Sabotage (Universal, Blu-ray, DVD, Cable VOD) is strange creature, a violent cop thriller from David Ayer that combines the gritty urban sensibility and revenge-movie doom of Ayer’s excellent End of Watch with a high-concept corruption plot and a clumsy star-vehicle lead by Arnold Schwarzenegger, who is tasked with playing a papa bear leader to a team of adrenaline-junkie specialists in a DEA tactical unit with military skills and firepower. Their discipline ends when the mission is over, which makes them dangerous and unpredictable. And not particularly likable either, though Mireille Enos is awfully fun to watch as the team’s sole female warrior and most out-of-control element. The rest of the team members are less memorable despite the casting of such genre veterans as Sam Worthington, Joe Manganiello, Josh Holloway, Terrence Howard and Max Martini, and they are certainly less memorable as characters than murder victims.
The film opens with them making off with a drug lord’s fortune during an official police raid and soon afterwards the money disappears and the team members get hunted down and murdered in splattery fashion. This isn’t the spectacular, oversized kind of violence of “Red,” where everything is just a little tongue-in-cheek or at least comic-book unreal. This is all about the meat left behind a death-by-train, the spatter of a bullet wound, and the spewing exit viscera of a head shot, all of it photographed in dripping detail. It all gets pretty numbing, just like Schwarzenegger’s one-dimensional performance. And that love scene with Olivia Williams? I hope she got hazard pay for it.
Blu-ray and DVD with a short, promotional-style “Making Sabotage” featurette, deleted scenes, and two alternate endings. The Blu-ray also includes bonus DVD and UltraViolet digital copies. Also available on Digital and VOD.
The four actors assembled for the old boys’ night out that is Last Vegas all have Oscars on their shelves. This movie will not win any of those. Still, it is a measure of their skill that they do not betray a hint of embarrassment or condescension in the course of this lightweight bash. Perhaps they sense the shrewdness behind the project, which combines Hangover-lite hijinks with last-go-round mellowness.

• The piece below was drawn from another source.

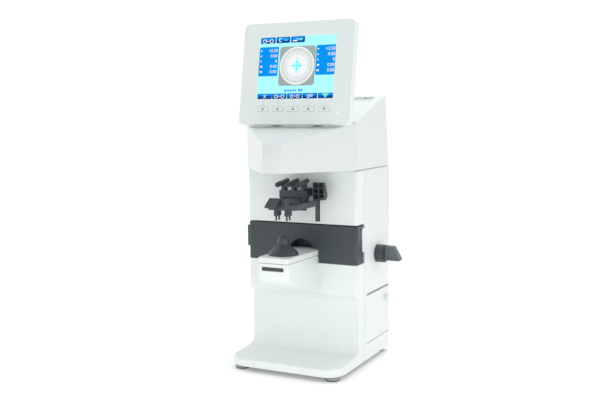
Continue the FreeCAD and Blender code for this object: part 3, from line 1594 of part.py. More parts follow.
def make_display_inside():
    front = -s.screen_thickness
    edge = s.screen_rim - s.beside
    panel = box("screen_sheet", both(s.screen_width / 2 + edge), both(s.screen_height / 2 + edge), (front, 0))
    display_publish(group("display_panel", [panel]), "display_panel")
    rear = s.bezel_proud - s.key_depth - s.key_travel - s.beside
    across = both(s.display_width / 2 - s.display_corner)
    tall = (s.display_corner - s.display_below, s.display_above - s.display_corner)
    board = box("display_sheet", across, tall, (rear - s.display_board_thickness, rear))
    posts = []
    back = s.bezel_proud - s.display_back_depth + s.display_wall
    for x in both(s.display_width / 2 - s.display_corner * 2):
        for y in (s.display_corner * 2 - s.display_below, s.display_above - s.display_corner * 2):
            posts.append(rod("display_post", "z", (back, rear - s.display_board_thickness), x, y,
                             s.board_boss_radius))
    light = rod("indicator", "z", (rear, s.bezel_proud - s.beside), s.indicator_right, -s.indicator_below,
                s.indicator_radius - s.beside)
    display_publish(fuse("display_board", [board, light] + posts), "display_board")


def make_keys():
    top = s.bezel_proud + s.key_proud
    for index, x in enumerate(key_places(), start=1):
        body = new_body(f"key_{index}")
        add(body, "z", (s.bezel_proud - s.key_depth, top),
            rectangle((x - s.key_width / 2, x + s.key_width / 2),
                      (-s.key_below - s.key_height / 2, s.key_height / 2 - s.key_below)))
        round_edges(body, s.key_corner, "z", x=[x - s.key_width / 2, x + s.key_width / 2])
        display_publish(body, f"key_{index}")


def make_display_bracket():
    """Sole on the prow with two ears outside the display's lugs, and the pins they hold."""
    front = -s.hinge_reach - s.hinge_ear_front
    rear = s.hinge_ear_rear - s.hinge_reach
    top = s.hinge_level + s.hinge_lug_radius
    inner = s.hinge_lug_out + s.shadow_line
    outer = inner + s.hinge_ear_width
    body = new_body("display_bracket")
    ear = [(front, prow_top(front)), (rear, prow_top(rear)), (rear, top), (front, top)]
    for sign in (-1, 1):
        near, far = sign * inner, sign * outer
        span = (near, far) if sign > 0 else (far, near)
        add(body, "x", span, ear)
        round_edges(body, s.hinge_lug_radius / 2, "x", y=[front], z=[top])
        remove(body, "x", span, Disc(-s.hinge_reach, s.hinge_level, s.hinge_pin_radius))
    publish(body, "display_bracket")


def make_hinge_pins():
    outer = s.hinge_lug_out + s.shadow_line + s.hinge_ear_width
    pins = []
    for span in ((s.hinge_lug_in - s.shadow_line, outer), (-outer, s.shadow_line - s.hinge_lug_in)):
        pins.append(rod("hinge_pin", "x", span, -s.hinge_reach, s.hinge_level, s.hinge_pin_radius))
    publish(group("hinge_pins", pins), "hinge_pins")


# Button across the front of the nose.

def make_nose_button():
    body = new_body("nose_button")
    front = -s.nose_reach - s.button_proud
    add(body, "y", (front, front + s.button_depth),
        rectangle(both(s.button_half_width), (s.button_low, s.button_low + s.button_height)))
    ends = both(s.button_half_width)
    levels = [s.button_low, s.button_low + s.button_height]
    round_edges(body, s.button_height / 2 - s.running, "y", x=ends, z=levels)
    publish(body, "nose_button")


# Printer behind the door in the right-hand side.

def make_printer_door():
    outer = half
    inner = half - s.door_thickness
    low = s.door_low + s.door_play
    high = s.door_high - s.paper_slot
    front = s.door_front + s.door_play
    rear = door_rear - s.door_play
    bevel = s.door_bevel
    body = new_body("printer_door")
    add(body, "y", (front, rear),
        [(inner + bevel, low), (outer - bevel, low), (outer, low + bevel), (outer, high),
         (inner, high), (inner, low + bevel)])
    pivot = Disc(half - s.door_pin_in, s.door_low + s.door_pin_up, s.door_pin_radius)
    hold = s.door_pin_hold - s.beside
    add(body, "y", (s.door_front - hold, door_rear + hold), pivot)
    remove(body, "x", (inner - s.overrun, outer + s.overrun),
           Disc(knob_at, s.knob_level, s.knob_stem_radius + s.running))
    publish(body, "printer_door")


def make_door_latch():
    """Round knob on the door, with a stem through it and a catch bar behind it."""
    wall_face = half - s.wall - s.beside
    bar = (wall_face - s.knob_bar_thickness, wall_face)
    solid = fuse("door_latch", [
        rod("latch_knob", "x", (half + s.beside, half + s.knob_proud), knob_at, s.knob_level, s.knob_radius),
        rod("latch_stem", "x", (bar[0], half + s.knob_proud - s.wall), knob_at, s.knob_level,
            s.knob_stem_radius),
        box("latch_bar", bar, (knob_at - s.knob_bar_width / 2, knob_at + s.knob_bar_width / 2),
            (s.knob_level - s.knob_bar_width / 2, s.knob_level + s.knob_inset + s.knob_bar_hold)),
    ])
    publish(solid, "door_latch")


def make_printer_bucket():
    wall = s.printer_wall
    depth = (s.printer_front, printer_rear)
    outer = box("bucket_outer", (s.printer_left, printer_right), depth, (s.printer_low, s.printer_high))
    inner = box("bucket_inner", (s.printer_left + wall, printer_right + s.overrun),
                (depth[0] + wall, depth[1] - wall), (s.printer_low + wall, s.printer_high - wall))
    legs = []
    for y in (depth[0], depth[1] - s.printer_leg):
        legs.append(box("bucket_leg", (s.printer_left, printer_right - s.printer_leg), (y, y + s.printer_leg),
                        (floor_top + s.frame_sheet, s.printer_low)))
    across = (depth[0] - s.overrun, depth[1] + s.overrun)
    bores = [
        rod("spindle_bore", "y", across, s.roll_at, s.roll_level, s.journal_radius + s.running),
        rod("platen_bore", "y", across, platen_at, s.platen_level, s.platen_shaft_radius + s.running),
    ]
    publish(cut("printer_bucket", fuse("bucket_solid", [outer] + legs), [inner] + bores), "printer_bucket")


def make_paper_roll():
    middle = (s.printer_front + printer_rear) / 2
    width = (middle - roll_width / 2, middle + roll_width / 2)
    roll = rod("roll_outer", "y", width, s.roll_at, s.roll_level, s.roll_radius)
    core = rod("roll_inner", "y", (width[0] - s.overrun, width[1] + s.overrun), s.roll_at, s.roll_level,
               s.roll_core + s.running)
    publish(cut("paper_roll", roll, [core]), "paper_roll")
    spindle = fuse("roll_spindle", [
        rod("spindle_core", "y", (width[0] - s.wall, width[1] + s.wall), s.roll_at, s.roll_level,
            s.roll_core),
        rod("spindle_journal", "y", (s.printer_front, printer_rear), s.roll_at, s.roll_level,
            s.journal_radius),
    ])
    publish(spindle, "roll_spindle")


def make_platen():
    middle = (s.printer_front + printer_rear) / 2
    width = (middle - roll_width / 2, middle + roll_width / 2)
    sleeve = rod("platen_outer", "y", width, platen_at, s.platen_level, s.platen_radius)
    core = rod("platen_inner", "y", (width[0] - s.overrun, width[1] + s.overrun), platen_at, s.platen_level,
               s.platen_shaft_radius)
    publish(cut("platen_roller", sleeve, [core]), "platen_roller")
    shaft = rod("platen_steel", "y", (s.printer_front, printer_rear), platen_at, s.platen_level,
                s.platen_shaft_radius)
    publish(group("platen_shaft", [shaft]), "platen_shaft")
    right = platen_at - s.platen_radius - s.beside
    block = box("thermal_block", (right - s.thermal_width, right), width,
                (s.platen_level - s.thermal_height / 2, s.printer_high - s.printer_wall))
    publish(group("thermal_head", [block]), "thermal_head")


def make_cover_screws():
    screws = []
    for x in both(s.screw_side):
        for z in (s.screw_level_low, s.screw_level_high):
            screws.append(fuse("screw", [
                rod("screw_head", "y", (s.body_depth, s.body_depth + s.screw_head_height), x, z,
                    s.screw_head_radius),
                rod("screw_shank", "y", (frame_rear - s.frame_sheet, s.body_depth), x, z, s.screw_radius),
            ]))
    publish(group("cover_screws", screws), "cover_screws")


make_lower_cover()
make_upper_cover()
make_rear_cover()
make_bottom_plate()
make_feet()
make_nose_lid()
make_head_cover()
make_head_floor()
make_lamp()
make_nosepiece()
make_sensor()
make_chassis()
make_band_panel()
make_main_board()
make_power_supply()
make_power_inlet()
make_lens_table()
make_table_rods()
make_table_rack()
make_lever()
make_lever_pinion()
make_lever_bearing()
make_lens_holder()
make_marker_lug()
make_marker_frame()
make_pens()
make_marker_handle()
make_display_bezel()
make_display_back()
make_display_inside()
make_keys()
make_display_bracket()
make_hinge_pins()
make_nose_button()
make_printer_door()
make_door_latch()
make_printer_bucket()
make_paper_roll()
make_platen()
make_cover_screws()
doc.recompute()

for thing in doc.Objects:
    if "Invalid" in thing.State or "Error" in thing.State:
        raise RuntimeError(f"{thing.Label} did not compute")
for thing in subparts:
    if thing.Shape.isNull() or not thing.Shape.isValid():
        raise RuntimeError(f"{thing.Label} has no sound shape")

os.makedirs("parts", exist_ok=True)
for thing in subparts:
    thing.Shape.exportStep(f"parts/{thing.Label}.step")
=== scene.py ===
import json
import math

import bpy
from mathutils import Matrix, Vector


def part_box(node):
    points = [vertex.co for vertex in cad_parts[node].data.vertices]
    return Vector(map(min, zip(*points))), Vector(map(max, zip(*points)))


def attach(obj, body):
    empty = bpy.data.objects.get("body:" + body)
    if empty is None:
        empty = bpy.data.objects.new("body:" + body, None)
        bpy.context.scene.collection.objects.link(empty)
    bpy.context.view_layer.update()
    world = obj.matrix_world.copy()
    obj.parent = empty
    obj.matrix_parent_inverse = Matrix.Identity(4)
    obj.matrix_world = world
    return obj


# An automatic lensmeter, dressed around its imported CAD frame. Blender works in metres. Lengths
# here are millimetres unless a comment says metres, and are multiplied by MM where they are used.

MM = 0.001
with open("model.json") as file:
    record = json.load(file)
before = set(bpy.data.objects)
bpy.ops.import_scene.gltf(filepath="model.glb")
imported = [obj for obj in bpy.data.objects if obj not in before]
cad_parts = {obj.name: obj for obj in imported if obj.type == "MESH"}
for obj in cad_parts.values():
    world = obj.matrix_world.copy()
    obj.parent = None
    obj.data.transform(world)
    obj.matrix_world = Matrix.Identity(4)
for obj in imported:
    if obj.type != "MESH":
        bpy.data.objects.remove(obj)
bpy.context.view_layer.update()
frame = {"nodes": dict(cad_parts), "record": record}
nodes = frame["nodes"]
record = frame["record"]


# Materials.

def opaque(colour):
    return (*colour, 1.0)


def new_material(name):
    material = bpy.data.materials.new(name)
    material.use_nodes = True
    return material, material.node_tree.nodes["Principled BSDF"]


def set_inputs(shader, values):
    """Sets the shader's own sockets from a table; colours are given as three numbers."""
    for name, value in values.items():
        shader.inputs[name].default_value = opaque(value) if isinstance(value, tuple) else value


def add_noise(tree, place, scale, detail):
    noise = tree.nodes.new("ShaderNodeTexNoise")
    noise.inputs["Scale"].default_value = scale
    noise.inputs["Detail"].default_value = detail
    tree.links.new(place, noise.inputs["Vector"])
    return noise.outputs["Fac"]


def add_ramp(tree, source, stops):
    """Colour ramp from (position, colour) stops, read at the value of a socket."""
    ramp = tree.nodes.new("ShaderNodeValToRGB")
    while len(ramp.color_ramp.elements) < len(stops):
        ramp.color_ramp.elements.new(0.5)
    for element, (position, colour) in zip(ramp.color_ramp.elements, stops):
        element.position = position
        element.color = opaque(colour)
    tree.links.new(source, ramp.inputs["Fac"])
    return ramp.outputs["Color"]


GRAIN_DEPTH = 0.1
CLOUD_SCALE = 22.0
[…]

They’re the Flatbush Four, buddies-for-life who gather in Sin City for the marriage of the slickest and most successful of them, Billy (Michael Douglas—who else?). In a spasm of feeling his mortality, Billy has proposed to his 31-year-old girlfriend, and the occasion puts the chums in a variety of moods. Archie (Morgan Freeman) wants to flee the safety of elderly life; Paddy (Robert De Niro) still grieves over his late wife, who chose him over Billy a lifetime ago; Sam (Kevin Kline) has a free weekend pass from his wife to get as crazy as he wants, as long as it snaps him out of his funk. Does Kline seem the odd man out there, somehow an actor of a different generation?